Good morning 2011

This what happens when my Mom is not around. hehehehe pure unadulterated chaos!

It's a new year. Another beginning. For me it's like a new page to a fresh new sketchbook. While last year was a messy unfinished sketchbook (lots of unresolved issues) I will aim that this year will be a fine year. I know that most has already made their new year's resolution list. I on the other have fixated on just one word.

MORE

From what I have achieved last year I am demanding myself to do more. Last year was a year of changes for me. Even up to last days of year I was faced with lots of changes. All I did was try to adapt and survive the year. I know it was not the best year but it was not also the worst. Stress have been my constant companion with the last few months, I know stress will not abandon me now. Instead of looking stress as fiend I will look at her as mentor. Yes it has already dawned to me that I am already an adult. Yikes! I have been living in this illusion that I am still a kid. Responsibilities a bitch I tell you!

This year I must achieve more. Things are changing for me. I think the days living in my comfort zone is over. God has sent me all this challenges not to pull be down but to make me do more in my life. So now I just tell myself "Bring it on!"

Good morning 2011

Thank God for small things

First things first, I want to greet everyone a merry Christmas!

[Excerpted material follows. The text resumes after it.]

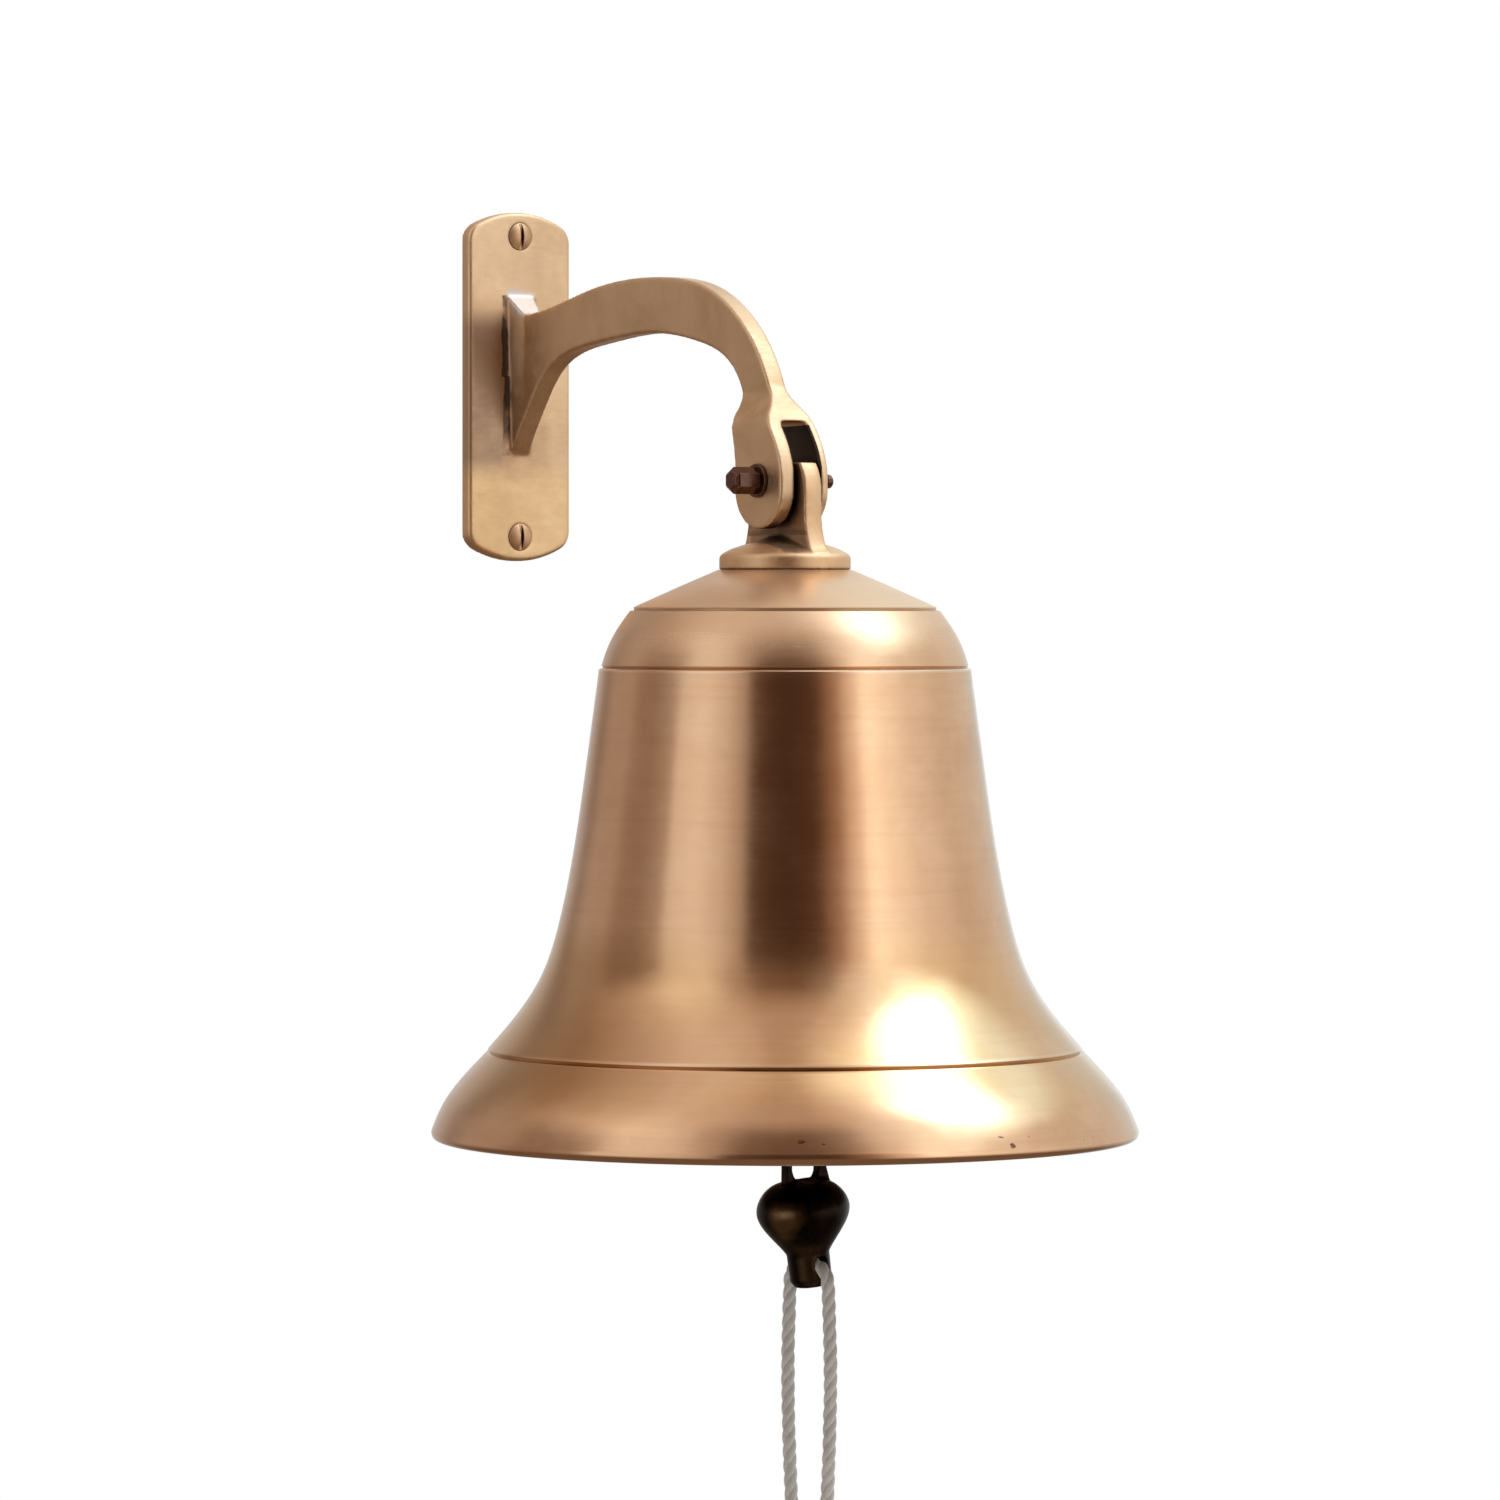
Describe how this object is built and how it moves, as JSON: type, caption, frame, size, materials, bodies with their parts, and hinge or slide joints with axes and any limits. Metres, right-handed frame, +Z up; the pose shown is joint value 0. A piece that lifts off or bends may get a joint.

Christmas for me this year is kinda sad and lonely. Most of my family is in Australia. I didn't celebrate Noche Buena alone but still I do miss celebrating it with my family. On the lighter side it made appreciate the small things. Yesterday I attended mass alone. It was somehow comforting to see people with their families. The church was packed. I arrived 15 minutes early but still I could not get a seat. I didn't mind standing as long as I get to attend mass. I was already at the outside part of the church. A few minutes into the mass it started to drizzle. I didn't want to get wet so I went inside the church. It was not an easy feat. The entrance was full and the thought running in my mind, hope there is no stampede. After I worm my in I found a spot. After standing for awhile someone tapped at my back. A woman offered a seat. She said that the one who sat there went outside. It might be temporary but a break to my feet sounded nice. It was a small act but somehow made my Christmas a little bit better.

Small things but still God have ways to tap me in the shoulder and say, Hey I'm still here.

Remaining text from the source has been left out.